[LU-14888] We are uncertain that we may hit the bug Created: 27/Jul/21 Updated: 29/Jul/21 |
|
| Status: | Open |
| Project: | Lustre |
| Component/s: | None |
| Affects Version/s: | Lustre 2.12.3 |
| Fix Version/s: | None |
| Type: | Question/Request | Priority: | Major |
| Reporter: | Hong Kong University | Assignee: | Peter Jones |
| Resolution: | Unresolved | Votes: | 0 |
| Labels: | None | ||
| Environment: |
Client : 2.12.2 |
||
| Rank (Obsolete): | 9223372036854775807 |
| Description |
|
We are finding an issue that is frequently disconnecting OST from the client We currently have OSS1-4 and MDS1-2 which works as Lustre server , and there is the version of 2.12.3 provided by HPE Our client are using lustre client of 2.12.2 On OSS1, we noticed many disconnections and reconnections of Lustre clients from various OSTs as shown below.
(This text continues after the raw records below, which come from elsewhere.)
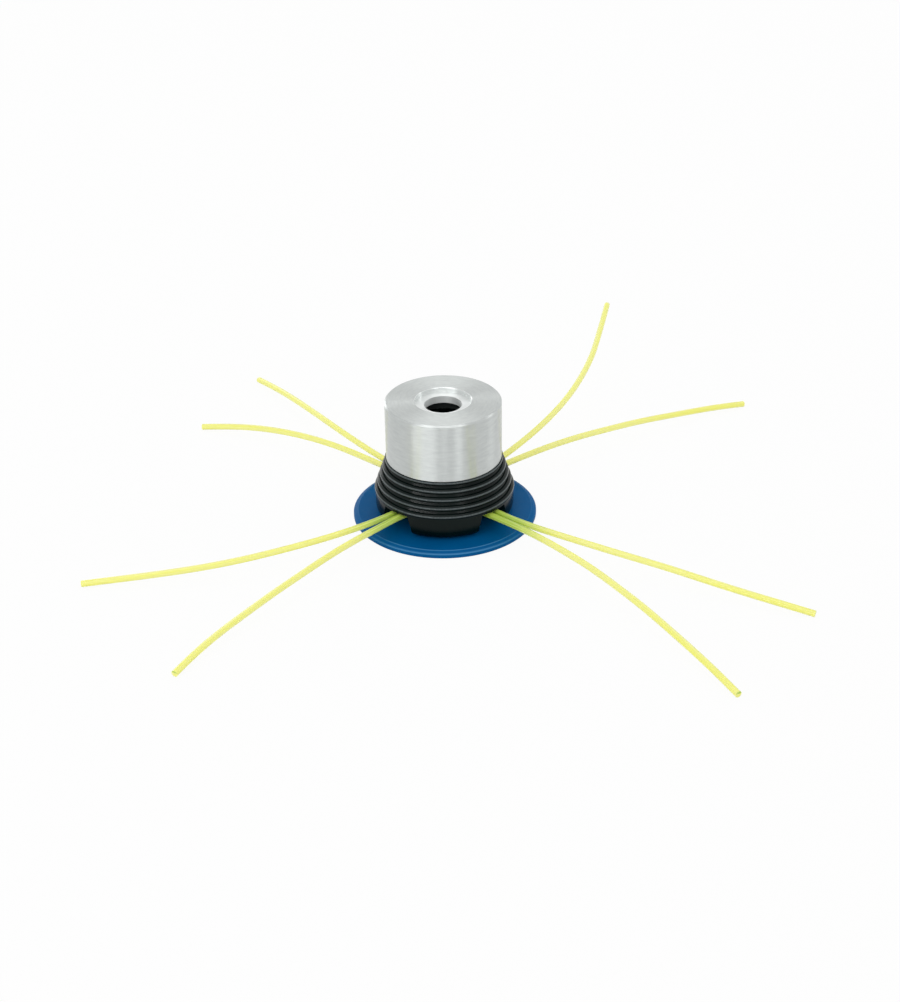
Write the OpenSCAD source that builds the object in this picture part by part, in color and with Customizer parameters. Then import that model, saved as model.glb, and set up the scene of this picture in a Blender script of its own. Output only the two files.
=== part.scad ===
// Fixed line trimmer head: a turned aluminium cap on a ribbed black line carrier
// and a blue base disc, with four nylon lines bent round the carrier's feet.
// Millimetres, +Z up. The origin is the centre of the base disc's underside.

/* [Base disc] */
// Diameter of the base disc
disc_d = 100; // [92:1:120]
// Thickness of the base disc
disc_t = 3.6; // [3:0.1:6]
// Width of the sloping band round the disc's edge
disc_band = 2.6; // [1:0.1:4]
// Height of that sloping band
disc_band_h = 1.1; // [0.4:0.1:1.6]
// Chamfer round the disc's edges
disc_chamfer = 0.4; // [0.2:0.1:1]

/* [Line carrier] */
// Diameter over the lowest ridge
rim_d = 76; // [74:0.5:80]
// Height of the feet, from the disc to the roof of the line track
foot_h = 12; // [10:0.5:16]
// Round along the lower outer edge of a foot
foot_round = 5; // [1:0.5:6]
// Half the width of a foot's flat underside
foot_base_w = 14; // [12:0.5:16]
// Radius of the rounded tips of a foot
foot_tip_r = 3; // [2:0.25:3.5]
// Number of ridges
ridges = 5; // [3:1:6]
// Height from one ridge to the next
ridge_pitch = 4.3; // [3.5:0.1:5]
// How far each ridge stands in from the one below
ridge_step = 1.5; // [1:0.1:2]
// Radius of a ridge's nose
ridge_nose = 1.6; // [1:0.1:1.9]
// Diameter of the open centre that the nut goes up through
access_d = 25; // [20:0.5:26]
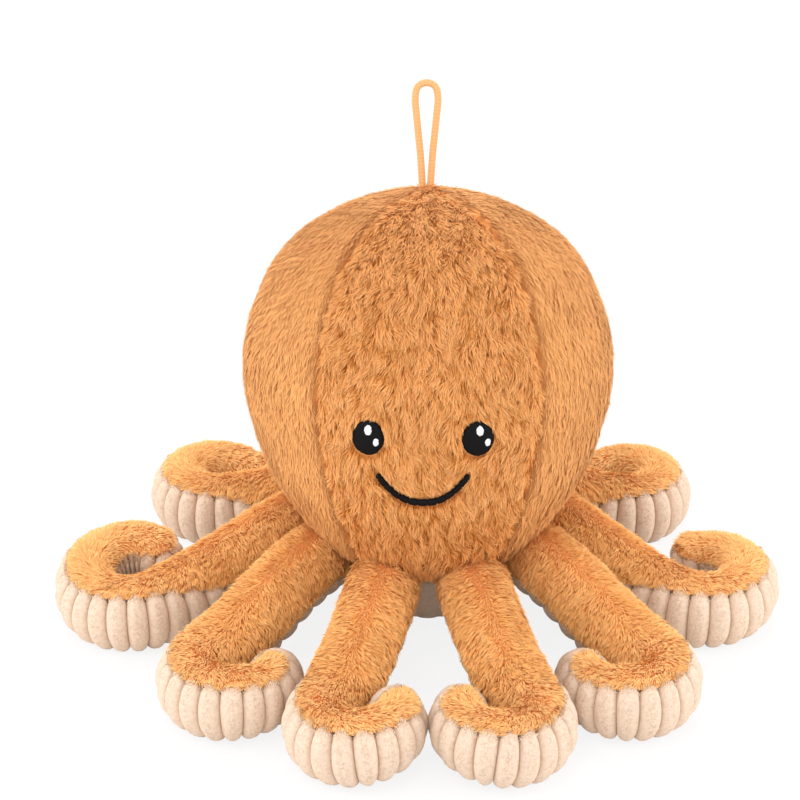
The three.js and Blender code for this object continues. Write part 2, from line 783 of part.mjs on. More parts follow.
function loopOnCrown() {
  const axis = axisAt(bodyLength);
  const group = new THREE.Group();
  group.name = 'loop_on_crown';
  group.position.set(loopShift, axis.y, axis.z);
  group.rotation.x = -axis.lean;
  group.add(piece('hanging_loop', hangingLoop(), loopTone));
  return group;
}

// Assembly

function octopus() {
  const toy = new THREE.Group();
  const sockets = tentacles.flatMap(socketCutters);
  const panelNames = [
    'face_panel', 'right_side_panel', 'right_back_panel', 'left_back_panel', 'left_side_panel',
  ];
  panelNames.forEach((name, k) => toy.add(piece(name, cutBy(headPanel(k), sockets), plushTone)));
  toy.add(piece('base_panel', cutBy(basePanel(), sockets), ribbedTone));
  toy.add(piece('body_stuffing', cutBy(bodyStuffing(), sockets), fillingTone));
  tentacles.forEach((spec) => toy.add(tentacle(spec)));
  toy.add(face());
  toy.add(loopOnCrown());
  return toy;
}

export default octopus();
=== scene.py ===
"""Plush octopus with a panelled head, eight curled tentacles, a stitched face and a hanging loop.

Lengths in the source are millimetres unless a name says otherwise, and add_mesh turns them
into metres. The toy looks towards -Y, +Z is up, and left is -X.
"""

import itertools
import math

import bpy
import numpy as np
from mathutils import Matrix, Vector


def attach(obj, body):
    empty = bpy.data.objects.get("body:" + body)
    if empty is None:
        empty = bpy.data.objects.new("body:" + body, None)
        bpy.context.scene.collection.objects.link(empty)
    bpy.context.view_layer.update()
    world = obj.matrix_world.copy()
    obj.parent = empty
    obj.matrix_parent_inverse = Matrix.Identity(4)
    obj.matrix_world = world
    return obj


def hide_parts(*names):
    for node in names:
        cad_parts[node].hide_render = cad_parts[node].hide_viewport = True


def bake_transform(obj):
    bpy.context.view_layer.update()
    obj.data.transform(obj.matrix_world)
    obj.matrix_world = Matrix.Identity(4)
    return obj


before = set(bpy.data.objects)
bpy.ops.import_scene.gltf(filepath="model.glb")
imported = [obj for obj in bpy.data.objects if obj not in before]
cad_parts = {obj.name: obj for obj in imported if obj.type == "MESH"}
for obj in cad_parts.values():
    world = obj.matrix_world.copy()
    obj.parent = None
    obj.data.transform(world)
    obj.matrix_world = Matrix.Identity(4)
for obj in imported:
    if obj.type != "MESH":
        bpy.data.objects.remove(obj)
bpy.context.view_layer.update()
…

In particular, bulk IO read error was reported for the client at 192.168.3.182 (NFS2).
The NFS2 even got under very high loading on 15 Jun morning, and we rebooted it. Since then it could no longer mount any Lustre file systems with error below in NFS2’s dmesg
Upon investigation, we obtained the MDS1-2 and OSS1-2 sosreport and one of the compute node that are reporting OST disconnection, which are included in the link below https://drive.google.com/open?id=1_tR7DiXCjzXWEd5ctPjPA5NFn_FweFvq
------------- We are suspecting we faced the bug of the below , https://jira.whamcloud.com/browse/LU-13719 |
| Comments |
| Comment by Peter Jones [ 28/Jul/21 ] |
|
To be clear - do you mean that this is for the HPE Clusterstor distribution or just the unpatched 2.12.3 that HPE passed on to you? |
| Comment by Hong Kong University [ 29/Jul/21 ] |
|
Scalable_Storage_with_Lustre_2.12.3_for_Gen9_and_Gen10_systems_P9L65-10015. |
| Comment by Peter Jones [ 29/Jul/21 ] |
|
I am not familiar with that at all so cannot offer authoritative advice but, generally speaking, getting a more current version from HPE could be advantageous. |